What’s been Bob’s most lucrative investment? “I paid a fiver for a crate of dream catchers and made a thousand quid,” says Bob, and he’s not the only one who booting has paid off for. In 2006, Kenneth Anderson-Jones paid a pound for a signed piece of paper that turned out to be an order of Congress written by Abraham Lincoln in 1864.

A woman in West Virginia unwittingly bought ‘On the banks of the Seine’ by Pierre-Auguste Renoir in a £5 box of scraps, which was valued at £50,000.
A painting by Albert Challen went for £130,000 after being bought for a couple of quid.
A René Lalique vase, bought for a pound at a car boot sale in Dumfries in 2008, later fetched £32,450 at Christie’s.
They are gold rush stories, the sort that get dollar signs rolling in eyes. A jewel among jewels feels worthless, but there’s something about finding treasure – however valuable – amongst junk that gets the adrenaline going. Nothing inspires quite the same rush of satisfaction and exhilaration as finding a £2 Prince record among Englebert Humperdincks. It’s the challenge, the perseverance and the discovery that makes the reward worthwhile.

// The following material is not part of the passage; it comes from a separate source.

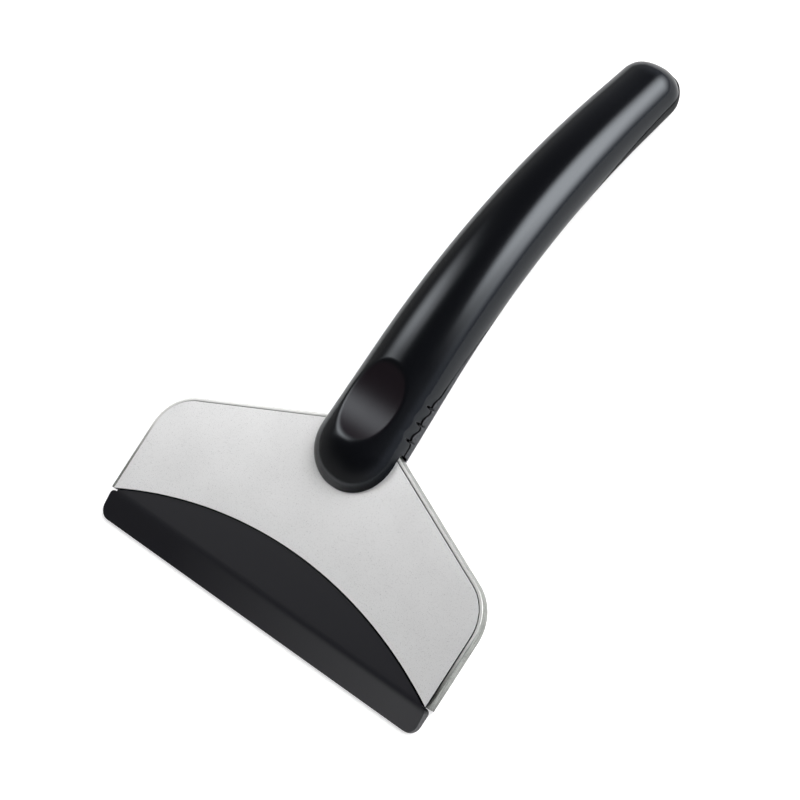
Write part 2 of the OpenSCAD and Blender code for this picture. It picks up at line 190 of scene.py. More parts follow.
# Pressed stainless sheet: a greyish wall with drawing marks along it, under a rim that is rubbed bright
def pressedSteel():
    look = {"grainMm": 0.25, "markMm": 3.0, "markShare": 9.0, "markMix": 0.5, "bumpMm": 0.01,
            "greys": ((0.38, "#80827e"), (0.6, "#bcbeba")), "rim": "#e9e9e7", "rimFrom": 0.8, "rimTo": 0.97,
            "wallMetal": 0.9, "rimMetal": 0.5}
    material, tree, shader = startMaterial("pressedStainlessSteel", Roughness=0.28)
    place = addNode(tree, "ShaderNodeTexCoord").outputs["Object"]
    grain = addNode(tree, "ShaderNodeTexNoise", {"Vector": place, "Scale": 1 / (look["grainMm"] * mm),
                                                 "Detail": 2.0})
    level = addNode(tree, "ShaderNodeMapping", {"Vector": place, "Rotation": (-restTilt, 0, 0)})
    along = addNode(tree, "ShaderNodeMapping", {"Vector": level.outputs["Vector"],
                                                "Scale": (1, 1, look["markShare"])})
    marks = addNode(tree, "ShaderNodeTexNoise", {"Vector": along.outputs["Vector"],
                                                 "Scale": 1 / (look["markMm"] * mm), "Detail": 2.0})
    both = addNode(tree, "ShaderNodeMix", {0: look["markMix"], 2: grain.outputs["Fac"],
                                           3: marks.outputs["Fac"]})
    tint = addNode(tree, "ShaderNodeValToRGB", {"Fac": both.outputs[0]}, stops=look["greys"])
    onRim = facingUp(tree, look["rimFrom"], look["rimTo"])
    whole = addNode(tree, "ShaderNodeMix", {0: onRim, 6: tint.outputs["Color"], 7: hexColor(look["rim"])},
                    data_type="RGBA")
    tree.links.new(whole.outputs[2], shader.inputs["Base Color"])
    metal = addNode(tree, "ShaderNodeMapRange", {"Value": onRim, "To Min": look["wallMetal"],
                                                 "To Max": look["rimMetal"]})
    tree.links.new(metal.outputs["Result"], shader.inputs["Metallic"])
    bump = addNode(tree, "ShaderNodeBump", {"Height": both.outputs[0], "Distance": look["bumpMm"] * mm})
    tree.links.new(bump.outputs["Normal"], shader.inputs["Normal"])
    return material


# Injection-moulded polypropylene: deep black with a soft sheen and a fine moulding grain. The bevel is
# rubbed a little paler towards its right end, and grime darkens the corner along the panel's arc, further
# out on the right
def mouldedPolypropylene():
    look = {"grainMm": 0.35, "bumpMm": 0.006, "smooth": 0.32, "rough": 0.4, "rubStart": -30.0,
            "rubEnd": 46.0, "rubY": -80.6, "rubFade": 1.6, "rubbing": ((0.0, "#141419"), (1.0, "#3d3d3f")),
            "grime": "#050506", "grimeMm": 0.44, "grimeShift": 0.6, "shine": 0.5}
    material, tree, shader = startMaterial("mouldedPolypropylene", IOR=1.49)
    place = addNode(tree, "ShaderNodeTexCoord").outputs["Object"]
    grain = addNode(tree, "ShaderNodeTexNoise", {"Vector": place, "Scale": 1 / (look["grainMm"] * mm),
                                                 "Detail": 2.0})
    bump = addNode(tree, "ShaderNodeBump", {"Height": grain.outputs["Fac"], "Distance": look["bumpMm"] * mm})
    tree.links.new(bump.outputs["Normal"], shader.inputs["Normal"])
    rough = addNode(tree, "ShaderNodeMapRange", {"Value": grain.outputs["Fac"], "To Min": look["smooth"],
                                                 "To Max": look["rough"]})
    tree.links.new(rough.outputs["Result"], shader.inputs["Roughness"])
    parts = addNode(tree, "ShaderNodeSeparateXYZ", {0: place}).outputs
    along = addNode(tree, "ShaderNodeMapRange", {"Value": parts["X"], "From Min": look["rubStart"] * mm,
                                                 "From Max": look["rubEnd"] * mm})
    onBevel = addNode(tree, "ShaderNodeMapRange", {"Value": parts["Y"], "From Min": look["rubY"] * mm,
                                                   "From Max": (look["rubY"] + look["rubFade"]) * mm,
                                                   "To Min": 1.0, "To Max": 0.0},
                      interpolation_type="SMOOTHSTEP")
    rub = addNode(tree, "ShaderNodeMath", {0: along.outputs[0], 1: onBevel.outputs[0]}, operation="MULTIPLY")
    tint = addNode(tree, "ShaderNodeValToRGB", {"Fac": rub.outputs[0]}, stops=look["rubbing"])
    r = arcRadius()
    centre = headToRow @ Vector((-look["grimeShift"], head["arcPeakY"] - r, 0))
    away = addNode(tree, "ShaderNodeVectorMath", {0: place, 1: centre}, operation="DISTANCE")
    grime = addNode(tree, "ShaderNodeMapRange", {"Value": away.outputs["Value"],
                                                 "From Min": (r - look["grimeMm"]) * mm,
                                                 "From Max": (r - look["grimeMm"] / 2) * mm})
    whole = addNode(tree, "ShaderNodeMix", {0: grime.outputs[0], 6: tint.outputs["Color"],
                                            7: hexColor(look["grime"])}, data_type="RGBA")
    tree.links.new(whole.outputs[2], shader.inputs["Base Color"])
    shine = addNode(tree, "ShaderNodeMapRange", {"Value": grime.outputs[0], "To Min": look["shine"],
                                                 "To Max": 0.0})
    tree.links.new(shine.outputs["Result"], shader.inputs["Specular IOR Level"])
    return material


# High-gloss moulded ABS: mirror-like blue-black with a faint slow waviness, a satin thumb recess, and a
# foot round the nose that wear has dulled
def glossAbs():
    look = {"waveMm": 9.0, "waveHeightMm": 0.012, "wear": ((0.0, "#0b0c0f"), (1.0, "#181317")),
            "gloss": 0.17, "satin": 0.21, "shine": 0.5, "footShine": 0.09}
    material, tree, shader = startMaterial("polishedBlackAbs", IOR=1.5, Specular_Tint=(0.88, 0.94, 1.0, 1.0))
    place = addNode(tree, "ShaderNodeTexCoord").outputs["Object"]
    wave = addNode(tree, "ShaderNodeTexNoise", {"Vector": place, "Scale": 1 / (look["waveMm"] * mm),
                                                "Detail": 1.0})
    bump = addNode(tree, "ShaderNodeBump", {"Height": wave.outputs["Fac"],
                                            "Distance": look["waveHeightMm"] * mm})
    tree.links.new(bump.outputs["Normal"], shader.inputs["Normal"])
    recess = addNode(tree, "ShaderNodeAttribute", attribute_name="inRecess")
    tint = addNode(tree, "ShaderNodeValToRGB", {"Fac": recess.outputs["Fac"]}, stops=look["wear"])
    tree.links.new(tint.outputs["Color"], shader.inputs["Base Color"])
    rough = addNode(tree, "ShaderNodeMapRange", {"Value": recess.outputs["Fac"], "To Min": look["gloss"],
                                                 "To Max": look["satin"]})
    tree.links.new(rough.outputs["Result"], shader.inputs["Roughness"])
    foot = addNode(tree, "ShaderNodeAttribute", attribute_name="atFoot")
    shine = addNode(tree, "ShaderNodeMapRange", {"Value": foot.outputs["Fac"], "To Min": look["shine"],
                                                 "To Max": look["footShine"]})
    tree.links.new(shine.outputs["Result"], shader.inputs["Specular IOR Level"])
    return material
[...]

“You lose some, you win some. That’s why it’s such good fun.”

Moving on at Battersea, the second hand book stand has quite the selection. From Tony Blair’s ‘A Journey’ on one side of the table to Philip K. Dick on the other, with Jane Green somewhere in between, it’s an ideological battlefield.

At the foot of the next table is an open suitcase with a bunch of old screwdrivers sitting forlornly inside under an antique globe. Just behind, three gilded lamps stand proudly on the roof of a Ford Mondeo. Nothing seems out of context or unexpected. “Four pounds for the johnnies,” shouts a seller as a punter eyes up four packets of condoms in a tupperware box.

A cake stand offers a relief from all the jumble, and there are no pitiful looking cupcakes or bog-standard iced buns here. The table is covered with gourmet tarts, cookies, samosas, pies and quiches. “Try a bit of this quiche. The goat’s cheese is back on. All the prices went sky high after last year’s shortage.”

Robert has been here for three years but used to own a deli and catering business in Islington. “I can’t actually say I make money but I meet people, you know. My partner died several years ago and friends have gone to live in Hong Kong and South Africa and I’m getting old. You can make friends here.”

“I can’t actually say I make money but I meet people, you know. You can make friends here.”

It’s like a community center, old and new friends brought together through a hankering for bargains and the dream of hitting upon one of Qianlong’s ming vases. As soon as they’re through the gates, locals and strangers become part of this comforting – still slightly barmy – community. It’s about 4:30 and getting cold. People are starting to clear out.

“How much for this hat?” “Fiver.” “Can you do £4.50?” “£4.70.” The girl hands over the money. “It’s all part of the banter,” she says.